Supplied entries:
+++
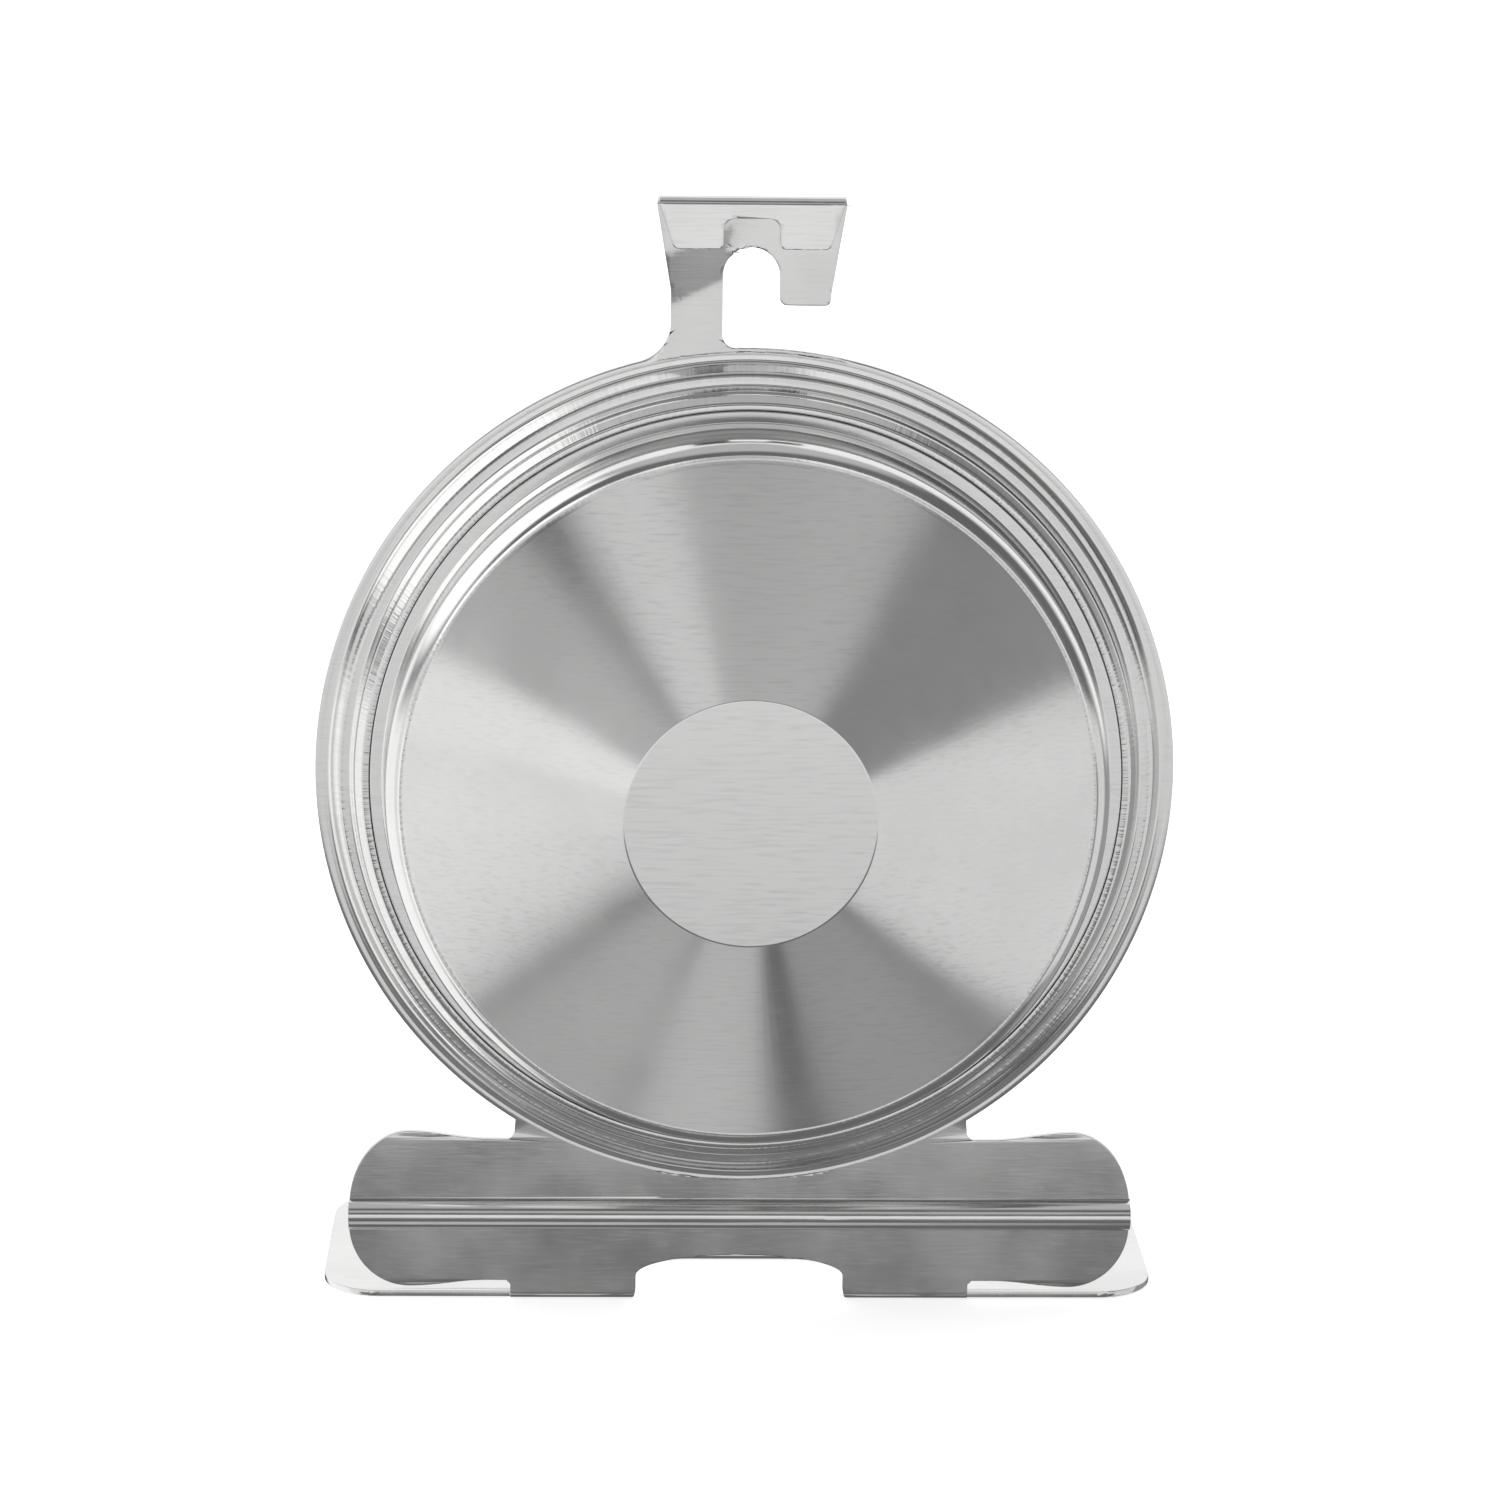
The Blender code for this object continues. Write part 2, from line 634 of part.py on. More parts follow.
+++
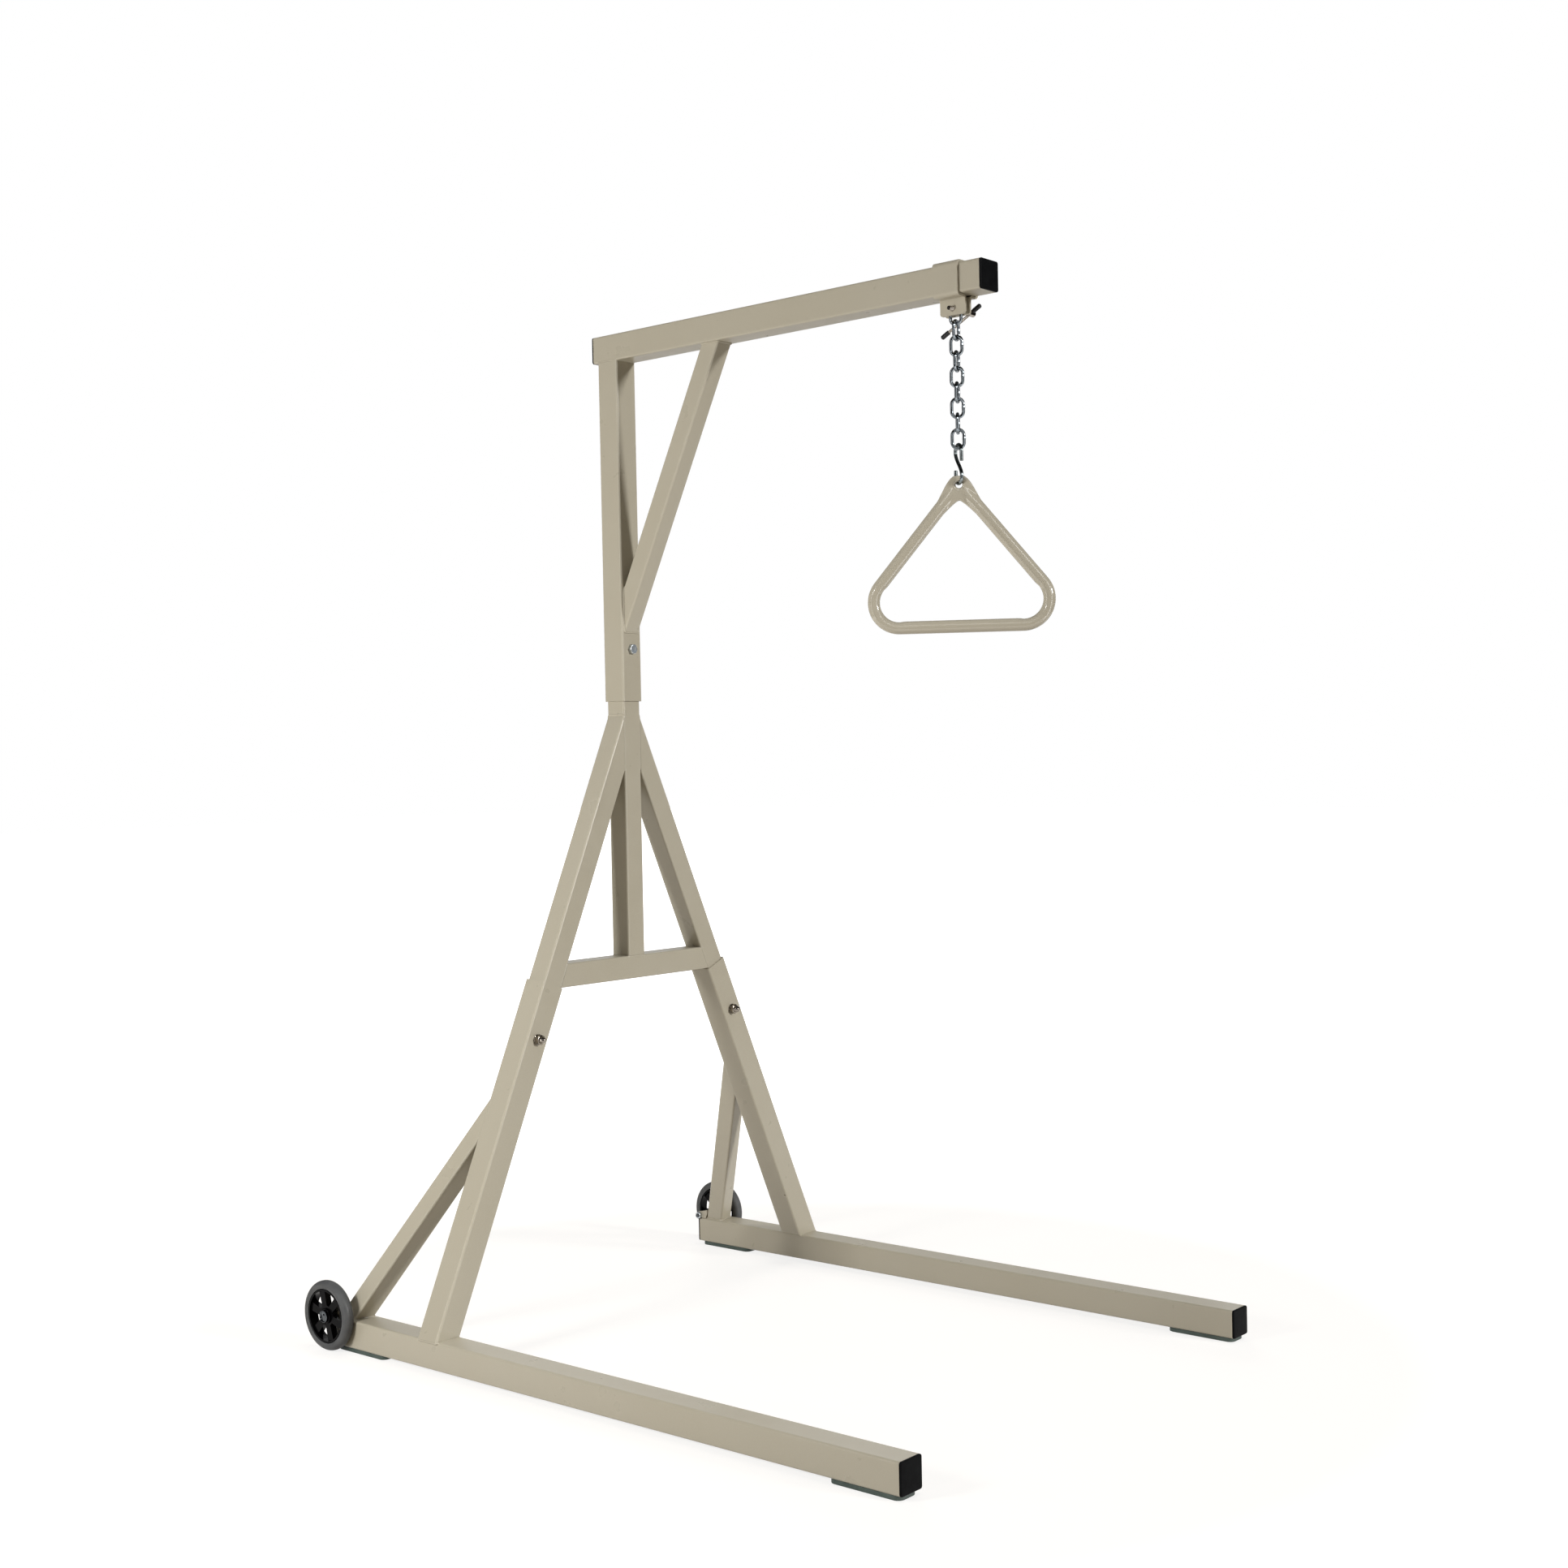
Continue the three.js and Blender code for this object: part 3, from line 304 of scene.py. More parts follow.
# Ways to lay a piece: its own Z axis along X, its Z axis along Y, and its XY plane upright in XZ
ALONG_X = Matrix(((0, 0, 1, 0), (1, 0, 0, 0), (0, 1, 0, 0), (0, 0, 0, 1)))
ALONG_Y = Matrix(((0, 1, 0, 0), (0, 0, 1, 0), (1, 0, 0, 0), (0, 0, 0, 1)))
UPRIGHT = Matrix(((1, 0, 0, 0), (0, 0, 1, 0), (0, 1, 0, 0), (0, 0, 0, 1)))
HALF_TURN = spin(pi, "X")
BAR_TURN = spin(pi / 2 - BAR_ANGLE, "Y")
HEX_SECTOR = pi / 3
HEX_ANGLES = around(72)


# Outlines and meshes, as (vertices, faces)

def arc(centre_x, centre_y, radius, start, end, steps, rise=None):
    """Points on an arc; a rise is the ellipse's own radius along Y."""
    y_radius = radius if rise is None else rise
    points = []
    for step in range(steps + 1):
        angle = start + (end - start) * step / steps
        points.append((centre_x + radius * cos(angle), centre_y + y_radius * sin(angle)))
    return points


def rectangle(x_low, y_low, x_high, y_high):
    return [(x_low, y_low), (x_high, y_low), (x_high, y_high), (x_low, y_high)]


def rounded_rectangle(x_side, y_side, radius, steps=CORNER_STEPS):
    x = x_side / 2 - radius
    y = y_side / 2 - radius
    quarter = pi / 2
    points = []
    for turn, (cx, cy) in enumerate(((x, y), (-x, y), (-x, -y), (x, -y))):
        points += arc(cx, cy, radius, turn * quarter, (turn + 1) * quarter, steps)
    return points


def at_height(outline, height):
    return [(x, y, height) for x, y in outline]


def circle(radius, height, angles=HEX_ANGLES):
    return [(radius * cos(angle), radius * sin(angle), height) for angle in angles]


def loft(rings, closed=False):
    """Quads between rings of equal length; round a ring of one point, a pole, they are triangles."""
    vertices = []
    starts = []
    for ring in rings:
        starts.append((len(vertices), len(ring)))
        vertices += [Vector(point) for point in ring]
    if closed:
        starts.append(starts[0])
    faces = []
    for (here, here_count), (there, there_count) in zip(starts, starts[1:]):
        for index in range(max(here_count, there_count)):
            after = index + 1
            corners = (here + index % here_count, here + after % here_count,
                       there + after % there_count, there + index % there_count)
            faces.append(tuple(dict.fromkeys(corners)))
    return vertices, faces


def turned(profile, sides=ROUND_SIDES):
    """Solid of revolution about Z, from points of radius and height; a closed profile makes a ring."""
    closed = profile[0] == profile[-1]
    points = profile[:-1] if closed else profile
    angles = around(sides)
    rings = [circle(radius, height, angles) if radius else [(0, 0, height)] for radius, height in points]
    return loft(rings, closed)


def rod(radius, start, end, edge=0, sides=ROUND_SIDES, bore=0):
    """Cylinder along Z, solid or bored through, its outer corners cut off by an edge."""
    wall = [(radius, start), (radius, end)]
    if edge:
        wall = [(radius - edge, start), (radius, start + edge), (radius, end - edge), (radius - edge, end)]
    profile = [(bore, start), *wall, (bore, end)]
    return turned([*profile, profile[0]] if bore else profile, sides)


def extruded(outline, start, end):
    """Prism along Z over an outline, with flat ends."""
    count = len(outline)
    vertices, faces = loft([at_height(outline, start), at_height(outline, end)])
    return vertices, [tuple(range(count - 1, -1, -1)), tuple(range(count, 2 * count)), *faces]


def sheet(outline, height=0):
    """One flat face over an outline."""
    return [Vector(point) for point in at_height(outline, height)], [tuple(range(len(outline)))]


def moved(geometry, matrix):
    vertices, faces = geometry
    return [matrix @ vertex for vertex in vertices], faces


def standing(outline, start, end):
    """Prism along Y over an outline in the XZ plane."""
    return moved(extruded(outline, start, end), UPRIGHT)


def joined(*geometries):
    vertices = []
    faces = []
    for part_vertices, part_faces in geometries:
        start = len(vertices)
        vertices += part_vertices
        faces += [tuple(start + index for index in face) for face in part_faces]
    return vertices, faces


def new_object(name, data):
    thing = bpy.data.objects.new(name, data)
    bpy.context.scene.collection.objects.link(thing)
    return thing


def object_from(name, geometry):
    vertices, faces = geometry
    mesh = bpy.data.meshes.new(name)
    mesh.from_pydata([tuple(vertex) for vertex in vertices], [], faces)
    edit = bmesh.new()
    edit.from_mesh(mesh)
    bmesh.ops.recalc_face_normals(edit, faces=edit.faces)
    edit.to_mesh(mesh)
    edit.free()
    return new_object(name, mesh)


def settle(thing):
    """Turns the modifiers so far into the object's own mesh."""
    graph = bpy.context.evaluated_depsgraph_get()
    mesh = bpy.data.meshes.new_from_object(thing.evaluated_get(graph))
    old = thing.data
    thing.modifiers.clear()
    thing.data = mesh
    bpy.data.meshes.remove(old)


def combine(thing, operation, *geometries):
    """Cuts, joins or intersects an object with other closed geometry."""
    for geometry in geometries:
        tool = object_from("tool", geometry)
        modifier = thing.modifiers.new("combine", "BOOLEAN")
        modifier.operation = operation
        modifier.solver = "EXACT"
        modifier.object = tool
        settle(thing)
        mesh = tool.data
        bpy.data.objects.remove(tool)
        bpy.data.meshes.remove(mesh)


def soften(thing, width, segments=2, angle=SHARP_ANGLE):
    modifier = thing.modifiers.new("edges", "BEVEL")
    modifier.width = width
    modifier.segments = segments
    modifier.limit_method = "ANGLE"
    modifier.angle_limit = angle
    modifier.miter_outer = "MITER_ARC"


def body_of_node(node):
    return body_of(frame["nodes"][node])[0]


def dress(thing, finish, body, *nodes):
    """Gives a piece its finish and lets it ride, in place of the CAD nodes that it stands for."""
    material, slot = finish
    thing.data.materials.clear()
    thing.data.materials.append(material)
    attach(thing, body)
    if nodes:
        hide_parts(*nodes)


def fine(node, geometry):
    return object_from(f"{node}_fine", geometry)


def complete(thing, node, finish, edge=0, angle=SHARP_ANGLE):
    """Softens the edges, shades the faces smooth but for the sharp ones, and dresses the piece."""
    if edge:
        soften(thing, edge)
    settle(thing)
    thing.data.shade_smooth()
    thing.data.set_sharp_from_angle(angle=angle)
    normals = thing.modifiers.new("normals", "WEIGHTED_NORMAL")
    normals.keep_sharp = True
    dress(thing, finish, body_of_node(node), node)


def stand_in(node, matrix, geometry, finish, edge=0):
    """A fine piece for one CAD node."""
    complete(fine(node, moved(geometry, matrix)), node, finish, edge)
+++
Between the line containing "Continue the three.js" and the line containing "# Outlines and meshes, as (vertices, faces)" lies the part to return. Return it exactly, counting both of those lines.

Continue the three.js and Blender code for this object: part 3, from line 304 of scene.py. More parts follow.
# Ways to lay a piece: its own Z axis along X, its Z axis along Y, and its XY plane upright in XZ
ALONG_X = Matrix(((0, 0, 1, 0), (1, 0, 0, 0), (0, 1, 0, 0), (0, 0, 0, 1)))
ALONG_Y = Matrix(((0, 1, 0, 0), (0, 0, 1, 0), (1, 0, 0, 0), (0, 0, 0, 1)))
UPRIGHT = Matrix(((1, 0, 0, 0), (0, 0, 1, 0), (0, 1, 0, 0), (0, 0, 0, 1)))
HALF_TURN = spin(pi, "X")
BAR_TURN = spin(pi / 2 - BAR_ANGLE, "Y")
HEX_SECTOR = pi / 3
HEX_ANGLES = around(72)


# Outlines and meshes, as (vertices, faces)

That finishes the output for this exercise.